When it comes data feeds and dealing with a vast amount of information from a number of sources, the big question is whether or not an organization can successfully manage the data, Jane said, and whether or not it’s getting the customized data needed.

[Note: The conversation we had with Jane started after we asked for opinions on Webroot’s blog post earlier last month about threat intelligence.]

“Right now, my finance organization mostly leverages Splunk, pulling generic blacklists and open source intelligence feeds for correlation purposes against addresses our perimeter devices log, honeypots, and FS-ISAC bulletins,” Jane said.

As an analyst, Jane reviews specific FS-ISAC data for finance related Phishing, credential theft, and fraud-related data to share with her team and C-Level risk executives. If it’s warranted, they will sometimes share Phishing or fraud indicators with FS-ISAC.

“At one point we looked at unified threat-sharing tools, with both paid and open source support. We stood up a Soltra server from FS-ISAC in its early incarnation (without paid support), but that required a lot of database knowledge to manage. [We] had early issues over time that required more cross-team intervention to troubleshoot than we had manpower to support,” Jane said.

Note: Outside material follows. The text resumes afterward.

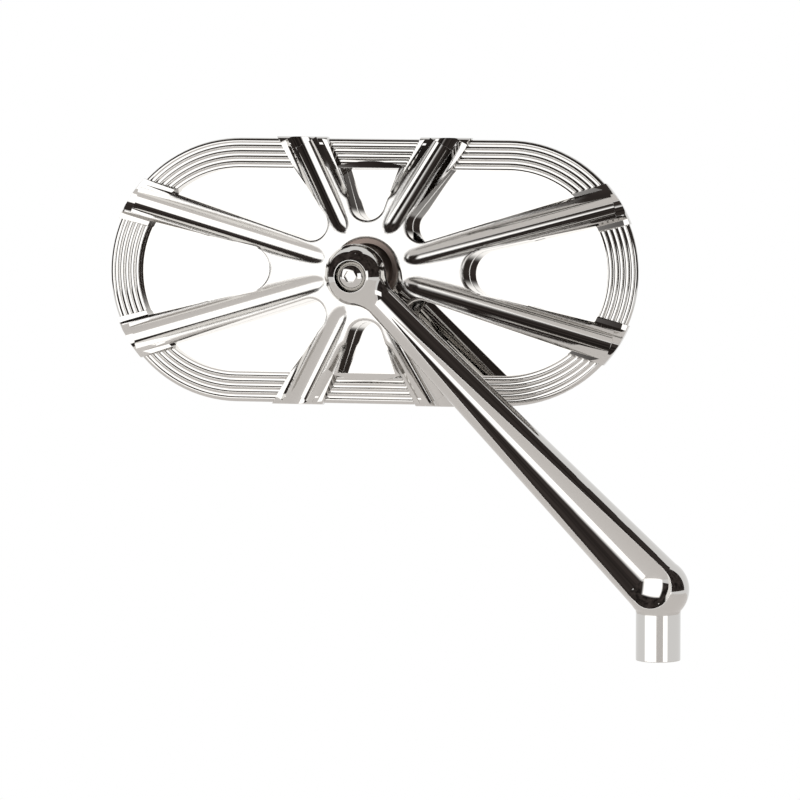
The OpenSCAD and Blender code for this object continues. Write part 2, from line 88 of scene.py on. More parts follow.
# Face attribute while a piece is shaped: the CAD face that a face comes from
CAD_FACE = "cad_face"
# Places closer than this are one place
CLOSE = 0.001 * MM
# Keeps a division or a root away from zero
TINY = 1e-12


def linear(hex_colour):
    """An sRGB hex colour as linear RGBA."""
    parts = [int(hex_colour[i:i + 2], 16) / 255 for i in (1, 3, 5)]
    return tuple(p / 12.92 if p <= 0.04045 else ((p + 0.055) / 1.055) ** 2.4 for p in parts) + (1,)


def add(tree, kind, settings=None, **links):
    """A node with its settings; each link names a socket, with _ for a space, or in0, in1 by place.

    A link gives a value or another node's output.
    """
    node = tree.nodes.new(kind)
    for name, value in (settings or {}).items():
        setattr(node, name, value)
    for name, value in links.items():
        by_place = name.startswith("in") and name[2:].isdigit()
        socket = node.inputs[int(name[2:]) if by_place else name.replace("_", " ")]
        if isinstance(value, bpy.types.NodeSocket):
            tree.links.new(value, socket)
        else:
            socket.default_value = value
    return node


def new_material(name):
    """An empty node material and its tree."""
    material = bpy.data.materials.new(name)
    material.use_nodes = True
    material.node_tree.nodes.clear()
    return material, material.node_tree


def finish_material(material, shader):
    """The material with the shader as its surface."""
    add(material.node_tree, "ShaderNodeOutputMaterial", Surface=shader.outputs[0])
    return material


def new_object(name, data):
    """An object of the scene that shows this mesh or camera."""
    obj = bpy.data.objects.new(name, data)
    bpy.context.scene.collection.objects.link(obj)
    return obj


def new_mesh(name, verts, faces):
    mesh = bpy.data.meshes.new(name)
    mesh.from_pydata(verts, [], faces)
    return mesh


class MirrorSizes(bpy.types.PropertyGroup):
    """Sizes of the studio and of the soft edges on the metal"""
    floor_drop: bpy.props.FloatProperty(
        name="Floor drop", description="How far the floor lies under the stem's foot",
        default=0.25, unit="LENGTH")
    camera_azimuth: bpy.props.FloatProperty(
        name="Camera azimuth", description="Direction of the camera round the mirror",
        default=math.radians(11.26), subtype="ANGLE")
    camera_elevation: bpy.props.FloatProperty(
        name="Camera elevation", description="Height of the camera over the horizon",
        default=math.radians(5.33), subtype="ANGLE")
    camera_distance: bpy.props.FloatProperty(
        name="Camera distance", description="Distance of the camera from its target",
        default=1.7048, unit="LENGTH")
    camera_target: bpy.props.FloatVectorProperty(
        name="Camera target", description="Place in the middle of the picture",
        default=(-0.07796, 0, 0.07583), subtype="XYZ", unit="LENGTH")
    camera_lens: bpy.props.FloatProperty(
        name="Camera lens", description="Focal length in millimetres on a 36 mm sensor",
        default=257.7)
    arm_edge: bpy.props.FloatProperty(
        name="Arm edge", description="Radius of the arm's soft edges",
        default=0.3 * MM, unit="LENGTH", precision=5)
    rim_edge: bpy.props.FloatProperty(
        name="Rim edge", description="Radius of the soft edges on the head's grooved rim",
        default=0.08 * MM, unit="LENGTH", precision=5)
    spoke_edge: bpy.props.FloatProperty(
        name="Spoke edge", description="Radius of the soft edges on the spokes and windows",
        default=1.6 * MM, unit="LENGTH", precision=5)
    plate_edge: bpy.props.FloatProperty(
        name="Plate edge", description="Radius of the floor plate's soft edges",
        default=0.1 * MM, unit="LENGTH", precision=5)
    screw_edge: bpy.props.FloatProperty(
        name="Screw edge", description="Radius of the stud screw's soft edges",
        default=0.25 * MM, unit="LENGTH", precision=5)
    washer_edge: bpy.props.FloatProperty(
        name="Washer edge", description="Radius of the lock washer's soft edges",
        default=0.15 * MM, unit="LENGTH", precision=5)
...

“We’ve been a bit shy to throw money at any one solution given that our current process works at our current scale. We did demo several paid offerings/appliances that looked promising, notably Vorstack. However, due to budgetary refocusing we decided what we had in place was sufficient for the volume of data/threat surface we deal with.”

So what’s the workflow look like?

Most of Jane’s security appliances already respond/block/alert based on vendor-provided indicator feeds. However, where social engineering and human interaction creates risk, Jane’s team will share this information with the staff.

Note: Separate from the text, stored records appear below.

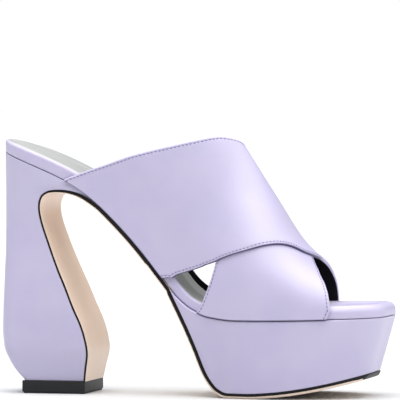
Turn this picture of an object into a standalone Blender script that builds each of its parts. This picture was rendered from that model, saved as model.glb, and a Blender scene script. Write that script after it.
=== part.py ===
"""Platform mule: a right shoe with two wide crossed straps, a sculpted block heel and an open toe.

X runs from heel to toe, Y from the outer side of the foot to the inner side, Z up. All sizes are in metres.
The shapes are worked out with the heel's back at X = 0 and the heel's middle at Y = 0, then moved so that
the origin is the middle of the shoe's box, on the floor.
"""

import math

import bmesh
import bpy
from mathutils import Matrix, Vector

# Driving dimensions.
FOOTBED_LENGTH = 0.2195  # heel to toe, seen from above
BALL_WIDTH = 0.078
HEEL_SEAT_WIDTH = 0.049
HEEL_HEIGHT = 0.1349  # floor to the underside of the footbed, at the back
PLATFORM_HEIGHT = 0.04295  # floor to the underside of the footbed, at the ball
TOE_RISE = 0.00185  # how far the footbed climbs again from the ball to the toe
TOE_SPRING = 0.0107  # how far the sole clears the floor at the toe
FOOTBED_THICKNESS = 0.0072
RIM_ROUNDING = 0.002  # rounding of the padded rim's upper edge
TOE_ROUNDING = 0.0044  # the same edge at the open toe, where the padding is full
RIM_FOOT = 0.0008  # small rounding of its lower edge
SOCK_LENGTH = 0.186  # the sock ends under the straps, short of the toe
SOCK_THICKNESS = 0.0006
SOCK_MARGIN = 0.0024  # bare rim left around the sock
OUTSOLE_THICKNESS = 0.0029
ARCH_THICKNESS = 0.0027  # the same sheet along the arch and up the back of the platform
BREAST_THICKNESS = 0.0011  # the same sheet, skived where it covers the front of the heel
EDGE_BEVEL = 0.0012  # bevel along the outsole's lower edge
WELT_MARGIN = 0.002  # how far platform and outsole stand out past the footbed
PLATFORM_TUCK = 0.0006  # small step in at the platform's upper edge
LEAST_PLATFORM = 0.0009  # the platform ends where it would be thinner than this
PLATFORM_TAPER = 0.0022  # how far each side of the platform leans in towards the floor
TOE_SLANT = 0.0085  # how far the platform's front leans back towards the floor
HEEL_WIDTH = 0.0466
ARCH_CLEARANCE = 0.0079  # heel cover left between the footbed and the top of the arch
TOP_LIFT_LENGTH = 0.0364
TOP_LIFT_WIDTH = 0.0392
TOP_LIFT_HEIGHT = 0.0072
TOP_LIFT_ROUNDING = 0.0012
STRAP_THICKNESS = 0.0022
STRAP_WALL = 0.0048  # straight part of the straps beside the footbed's rim
STRAP_RISE = 0.091  # ridge of the straps above the platform, where the collar crosses it
CROSSING_BITE = 0.0006  # how deep the upper strap is joined into the lower one
BAND_SINK = 0.0003  # how much thinner each face of the straps' inner band is
CLEARANCE = 0.0003  # gap between pieces that touch

# Underside of the footbed. along: share of FOOTBED_LENGTH. fall: share of the drop from heel seat to ball.
SEAT_LINE = [
    {"along": 0.000, "fall": 0.000},
    {"along": 0.088, "fall": 0.076},
    {"along": 0.178, "fall": 0.170},
    {"along": 0.223, "fall": 0.232},
    {"along": 0.269, "fall": 0.317},
    {"along": 0.322, "fall": 0.441},
    {"along": 0.381, "fall": 0.596},
    {"along": 0.433, "fall": 0.750},
    {"along": 0.475, "fall": 0.869},
    {"along": 0.516, "fall": 0.941},
    {"along": 0.567, "fall": 0.984},
    {"along": 0.639, "fall": 1.000},
    {"along": 1.000, "fall": 1.000},
]
TOE_RISE_START = 0.62

# Padding of the footbed. share: of FOOTBED_THICKNESS.
PADDING = [
    {"along": 0.00, "share": 1.00},
    {"along": 0.30, "share": 0.96},
    {"along": 0.50, "share": 0.78},
    {"along": 0.72, "share": 1.00},
    {"along": 1.00, "share": 1.00},
]
TOE_PADDING = {"start": 0.78, "end": 0.92}  # where the rim's rounding grows to that of the toe

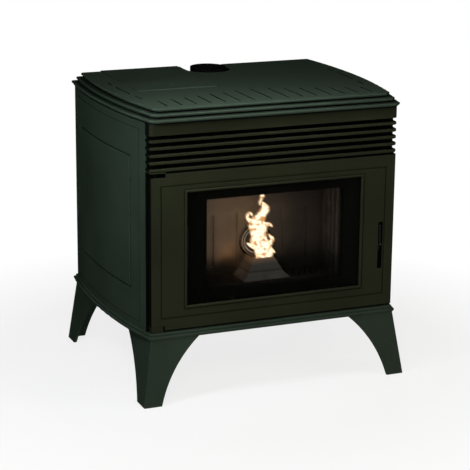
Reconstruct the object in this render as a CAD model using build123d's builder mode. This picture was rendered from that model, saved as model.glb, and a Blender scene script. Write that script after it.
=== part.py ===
from build123d import *
import math
import os

os.makedirs("parts", exist_ok=True)

# Pellet stove on four cast legs. Millimetres, +Z up, the front toward -Y.
# The origin lies on the floor under the middle of the whole stove.

# ---- driving dimensions ----
front_width = 700.0
front_y = -290.0
cabinet_depth = 553.0
side_bulge = 24.0
side_taper = 10.0
leg_height = 174.0
base_height = 16.0
door_height = 417.0
door_thickness = 16.0
door_inset = 4.0
louvre_count = 5
louvre_pitch = 18.6
louvre_height = 8.0
fascia_height = 31.0
tier_height = 12.2
tier_step = 12.0
top_overhang = 8.0
top_plate_thickness = 8.5
panel_thickness = 4.0
sheet = 2.0
flue_radius = 50.0
flue_x = 8.0
intake_radius = 25.0
hopper_x = -176.0
auger_incline = 45.0

# ---- clearances ----
joint_gap = 0.4
running_clearance = 0.1
seam_gap = 1.0
lid_gap = 1.2

# ---- levels above the floor ----
base_bottom = leg_height
base_top = base_bottom + base_height
door_bottom = base_top + 4.5
door_top = door_bottom + door_height
first_louvre = door_top + 8.1
fascia_bottom = first_louvre + louvre_count * louvre_pitch - 3.6
body_top = fascia_bottom + fascia_height
stove_top = body_top + 3 * tier_height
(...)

For example, alerting HR to resume-themed campaigns. But human-triage happens only when necessary she said, as they “find alert fatigue to be a factor when we’ve provide non-security-centric teams with too much data to parse for themselves.”

So how much data is too much when it comes to alerts?

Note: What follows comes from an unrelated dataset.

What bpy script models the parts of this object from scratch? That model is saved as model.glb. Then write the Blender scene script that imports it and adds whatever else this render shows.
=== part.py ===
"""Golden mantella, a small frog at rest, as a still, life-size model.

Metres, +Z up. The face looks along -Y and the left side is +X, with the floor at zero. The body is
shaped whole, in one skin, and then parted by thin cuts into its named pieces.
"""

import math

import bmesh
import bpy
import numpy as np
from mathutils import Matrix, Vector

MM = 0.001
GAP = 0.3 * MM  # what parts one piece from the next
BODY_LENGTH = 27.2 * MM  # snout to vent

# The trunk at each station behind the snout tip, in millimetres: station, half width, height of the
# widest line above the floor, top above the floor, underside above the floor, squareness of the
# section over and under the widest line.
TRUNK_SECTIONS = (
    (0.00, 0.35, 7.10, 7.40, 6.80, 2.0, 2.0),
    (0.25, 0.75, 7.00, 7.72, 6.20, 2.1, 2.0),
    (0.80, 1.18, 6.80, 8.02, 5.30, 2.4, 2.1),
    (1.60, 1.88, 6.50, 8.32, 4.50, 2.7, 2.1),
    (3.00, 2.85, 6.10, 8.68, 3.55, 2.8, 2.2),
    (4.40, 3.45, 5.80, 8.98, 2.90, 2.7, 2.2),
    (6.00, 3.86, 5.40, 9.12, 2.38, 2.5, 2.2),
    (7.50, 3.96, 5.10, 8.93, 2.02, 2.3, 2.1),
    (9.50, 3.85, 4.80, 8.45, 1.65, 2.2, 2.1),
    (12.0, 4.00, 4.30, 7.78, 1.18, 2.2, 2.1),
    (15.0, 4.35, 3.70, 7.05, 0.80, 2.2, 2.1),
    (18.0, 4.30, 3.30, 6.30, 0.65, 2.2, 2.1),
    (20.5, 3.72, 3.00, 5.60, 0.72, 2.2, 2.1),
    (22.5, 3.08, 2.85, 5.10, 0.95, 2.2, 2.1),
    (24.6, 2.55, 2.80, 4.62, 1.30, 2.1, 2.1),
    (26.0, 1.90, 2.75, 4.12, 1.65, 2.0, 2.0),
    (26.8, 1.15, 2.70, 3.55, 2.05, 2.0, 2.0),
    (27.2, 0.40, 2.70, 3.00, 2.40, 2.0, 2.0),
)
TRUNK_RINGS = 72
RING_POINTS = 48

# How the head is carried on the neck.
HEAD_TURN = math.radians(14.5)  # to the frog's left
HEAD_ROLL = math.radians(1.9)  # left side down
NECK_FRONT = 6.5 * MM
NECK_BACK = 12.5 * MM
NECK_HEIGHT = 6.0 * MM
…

“Right now, we’re only looking for threats that specifically target finance groups, i.e. data related to known fraud activities, finance-facing DDoS threats, Phishing / credential harvesting, C-Level whaling attempts, specific watering-hole attacks of a finance nature,” Jane explained.

Political activity-based threats are monitored and trended as well, in case there’s actor overlap, but typically, brute-force attack IP’s are noisy by nature, and Jane’s company deals with them though their firewall, IDS and load-balancing vendors’ blacklists, as well as with other heuristics / traffic behavior detection mechanisms that are in place.

“For example, data about government-facing watering-hole attacks, Anonymous campaigns, etc. doesn’t really impact us as much as Phishing-vectored banking Trojans, Anonymous’ occasional finance campaigns we’ll here about in advance as they target larger finance entities.”

Adding some additional context, Jane said that what’s been valuable about FS-ISAC is the description of the Social Engineering lures, fraud tactics and the “ruse” styles of particular campaigns that come with advisories. Such details help her team prepare training for staff, via our internal Phishing exercises, and general aware training.

Correlation of raw data is only so helpful, Jane added. If her organization gets intelligence that helps them understand the ruse, or style of the attack, they can generally predict what a variant will look like, and brief incident response teams and affected staff who might be likely targets. The indicators are helpful, but not essential if her team understands the behavior or goal of the attacks more than the static data.

“It’s been said before but there’s heaps of intelligence out there, what business actually needs is actionable intelligence, which is of course much different than raw intelligence data about say, every brute force attack that touched a business 24 hours ago, by that time our appliances have already ingested the fresh blacklists,” Jane said.

“I think each sector has its own niche needs, and the ‘firehose of data’ most threat intelligence providers offer requires space management and manpower to vet, and to narrow it all down to what really matters to us, and what we should act on.”